──────── Supplied data
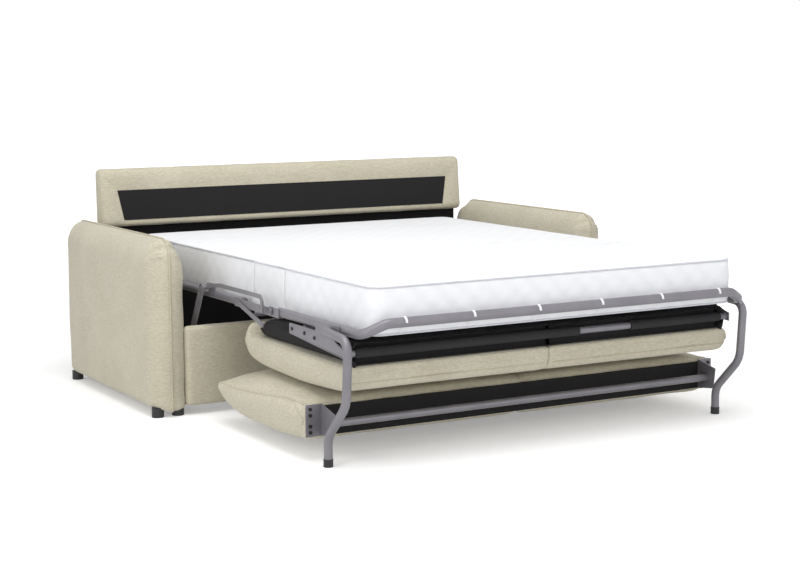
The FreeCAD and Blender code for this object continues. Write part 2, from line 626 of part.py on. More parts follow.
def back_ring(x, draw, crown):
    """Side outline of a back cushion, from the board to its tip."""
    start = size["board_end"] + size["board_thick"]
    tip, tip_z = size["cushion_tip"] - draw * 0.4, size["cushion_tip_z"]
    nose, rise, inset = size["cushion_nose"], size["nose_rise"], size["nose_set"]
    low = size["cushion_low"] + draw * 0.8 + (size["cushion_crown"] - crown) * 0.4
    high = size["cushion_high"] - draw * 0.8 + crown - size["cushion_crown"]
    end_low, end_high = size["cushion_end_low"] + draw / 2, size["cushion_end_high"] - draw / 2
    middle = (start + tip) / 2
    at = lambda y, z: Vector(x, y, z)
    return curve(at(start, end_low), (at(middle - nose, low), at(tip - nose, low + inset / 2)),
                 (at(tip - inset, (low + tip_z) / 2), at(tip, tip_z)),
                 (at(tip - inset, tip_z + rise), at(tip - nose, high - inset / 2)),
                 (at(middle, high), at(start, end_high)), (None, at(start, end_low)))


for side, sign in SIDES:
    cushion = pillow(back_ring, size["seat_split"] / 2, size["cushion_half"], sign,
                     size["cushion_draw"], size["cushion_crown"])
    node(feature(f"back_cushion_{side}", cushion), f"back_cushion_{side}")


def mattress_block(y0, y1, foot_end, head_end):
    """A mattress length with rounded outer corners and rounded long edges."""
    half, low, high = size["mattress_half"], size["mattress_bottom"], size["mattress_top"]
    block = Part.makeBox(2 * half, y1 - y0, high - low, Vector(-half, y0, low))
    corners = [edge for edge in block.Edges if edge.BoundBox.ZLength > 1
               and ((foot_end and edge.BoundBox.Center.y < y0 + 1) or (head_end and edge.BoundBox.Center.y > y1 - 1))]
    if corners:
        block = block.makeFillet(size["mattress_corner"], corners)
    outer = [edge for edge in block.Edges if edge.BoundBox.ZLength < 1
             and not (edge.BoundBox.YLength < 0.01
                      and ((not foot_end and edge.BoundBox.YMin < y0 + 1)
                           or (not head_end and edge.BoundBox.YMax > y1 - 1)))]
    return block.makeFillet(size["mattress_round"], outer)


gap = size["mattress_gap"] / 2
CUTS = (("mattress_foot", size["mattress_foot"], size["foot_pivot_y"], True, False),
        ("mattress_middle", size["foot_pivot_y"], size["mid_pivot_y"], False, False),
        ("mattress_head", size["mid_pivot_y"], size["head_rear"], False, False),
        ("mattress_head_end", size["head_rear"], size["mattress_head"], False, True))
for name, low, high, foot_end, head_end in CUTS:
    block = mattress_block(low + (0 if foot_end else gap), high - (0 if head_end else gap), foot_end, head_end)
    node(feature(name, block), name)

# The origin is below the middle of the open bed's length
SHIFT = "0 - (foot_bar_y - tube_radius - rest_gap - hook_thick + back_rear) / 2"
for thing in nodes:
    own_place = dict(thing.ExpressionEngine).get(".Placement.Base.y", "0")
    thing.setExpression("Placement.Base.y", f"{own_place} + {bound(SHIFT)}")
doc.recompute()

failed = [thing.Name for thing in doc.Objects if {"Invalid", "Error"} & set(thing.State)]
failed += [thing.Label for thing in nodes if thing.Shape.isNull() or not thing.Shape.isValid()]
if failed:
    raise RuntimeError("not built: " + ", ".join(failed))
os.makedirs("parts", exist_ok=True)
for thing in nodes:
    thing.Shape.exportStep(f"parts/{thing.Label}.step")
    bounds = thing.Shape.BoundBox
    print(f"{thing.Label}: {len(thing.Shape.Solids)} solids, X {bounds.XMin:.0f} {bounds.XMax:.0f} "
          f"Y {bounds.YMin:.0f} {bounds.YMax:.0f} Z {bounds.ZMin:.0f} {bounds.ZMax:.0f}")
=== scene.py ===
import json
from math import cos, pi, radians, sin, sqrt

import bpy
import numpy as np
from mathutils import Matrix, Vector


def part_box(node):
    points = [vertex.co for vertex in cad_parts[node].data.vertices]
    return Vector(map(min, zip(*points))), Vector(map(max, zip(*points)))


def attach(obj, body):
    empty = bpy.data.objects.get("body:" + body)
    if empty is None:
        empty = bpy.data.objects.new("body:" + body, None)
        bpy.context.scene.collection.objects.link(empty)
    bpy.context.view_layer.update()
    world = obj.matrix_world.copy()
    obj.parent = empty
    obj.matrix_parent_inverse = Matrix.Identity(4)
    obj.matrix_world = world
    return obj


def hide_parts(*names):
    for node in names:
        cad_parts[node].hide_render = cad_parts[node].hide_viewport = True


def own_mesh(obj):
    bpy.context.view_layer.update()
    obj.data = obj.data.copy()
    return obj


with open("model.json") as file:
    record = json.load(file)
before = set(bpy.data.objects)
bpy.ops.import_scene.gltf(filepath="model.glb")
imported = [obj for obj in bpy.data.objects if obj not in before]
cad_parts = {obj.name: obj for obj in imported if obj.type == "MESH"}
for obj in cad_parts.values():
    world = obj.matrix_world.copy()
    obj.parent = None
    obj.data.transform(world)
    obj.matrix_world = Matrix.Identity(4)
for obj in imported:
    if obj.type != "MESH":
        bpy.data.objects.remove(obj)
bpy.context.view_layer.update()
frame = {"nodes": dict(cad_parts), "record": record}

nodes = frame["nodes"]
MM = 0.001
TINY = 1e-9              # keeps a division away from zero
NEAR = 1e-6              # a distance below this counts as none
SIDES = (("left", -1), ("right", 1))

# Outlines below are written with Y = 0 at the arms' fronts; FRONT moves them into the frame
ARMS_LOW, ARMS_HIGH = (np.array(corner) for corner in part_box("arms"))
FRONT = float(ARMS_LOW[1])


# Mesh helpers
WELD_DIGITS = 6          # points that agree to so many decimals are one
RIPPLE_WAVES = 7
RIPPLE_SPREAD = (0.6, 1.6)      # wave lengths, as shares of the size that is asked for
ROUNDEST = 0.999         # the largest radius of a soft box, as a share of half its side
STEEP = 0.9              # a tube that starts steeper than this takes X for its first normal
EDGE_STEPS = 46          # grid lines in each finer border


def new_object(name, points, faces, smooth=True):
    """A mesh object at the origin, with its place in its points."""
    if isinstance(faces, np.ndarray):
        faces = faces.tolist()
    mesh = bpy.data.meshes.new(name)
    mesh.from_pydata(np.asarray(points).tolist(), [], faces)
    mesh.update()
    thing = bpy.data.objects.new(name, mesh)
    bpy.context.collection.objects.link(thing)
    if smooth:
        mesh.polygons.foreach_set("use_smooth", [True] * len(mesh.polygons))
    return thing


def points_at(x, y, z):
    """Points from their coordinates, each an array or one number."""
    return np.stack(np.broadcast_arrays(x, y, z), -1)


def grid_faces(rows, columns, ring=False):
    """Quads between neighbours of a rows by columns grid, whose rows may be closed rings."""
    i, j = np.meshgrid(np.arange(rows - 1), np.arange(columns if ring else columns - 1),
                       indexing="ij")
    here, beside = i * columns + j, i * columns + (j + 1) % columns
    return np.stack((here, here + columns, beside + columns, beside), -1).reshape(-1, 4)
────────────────
| Objective |
Repeat, character for character, the lines of the material above from the line with "failed = [thing.Name" through the line with "obj.data.transform(world)".

| Result for this task |
failed = [thing.Name for thing in doc.Objects if {"Invalid", "Error"} & set(thing.State)]
failed += [thing.Label for thing in nodes if thing.Shape.isNull() or not thing.Shape.isValid()]
if failed:
    raise RuntimeError("not built: " + ", ".join(failed))
os.makedirs("parts", exist_ok=True)
for thing in nodes:
    thing.Shape.exportStep(f"parts/{thing.Label}.step")
    bounds = thing.Shape.BoundBox
    print(f"{thing.Label}: {len(thing.Shape.Solids)} solids, X {bounds.XMin:.0f} {bounds.XMax:.0f} "
          f"Y {bounds.YMin:.0f} {bounds.YMax:.0f} Z {bounds.ZMin:.0f} {bounds.ZMax:.0f}")
=== scene.py ===
import json
from math import cos, pi, radians, sin, sqrt

import bpy
import numpy as np
from mathutils import Matrix, Vector


def part_box(node):
    points = [vertex.co for vertex in cad_parts[node].data.vertices]
    return Vector(map(min, zip(*points))), Vector(map(max, zip(*points)))


def attach(obj, body):
    empty = bpy.data.objects.get("body:" + body)
    if empty is None:
        empty = bpy.data.objects.new("body:" + body, None)
        bpy.context.scene.collection.objects.link(empty)
    bpy.context.view_layer.update()
    world = obj.matrix_world.copy()
    obj.parent = empty
    obj.matrix_parent_inverse = Matrix.Identity(4)
    obj.matrix_world = world
    return obj


def hide_parts(*names):
    for node in names:
        cad_parts[node].hide_render = cad_parts[node].hide_viewport = True


def own_mesh(obj):
    bpy.context.view_layer.update()
    obj.data = obj.data.copy()
    return obj


with open("model.json") as file:
    record = json.load(file)
before = set(bpy.data.objects)
bpy.ops.import_scene.gltf(filepath="model.glb")
imported = [obj for obj in bpy.data.objects if obj not in before]
cad_parts = {obj.name: obj for obj in imported if obj.type == "MESH"}
for obj in cad_parts.values():
    world = obj.matrix_world.copy()
    obj.parent = None
    obj.data.transform(world)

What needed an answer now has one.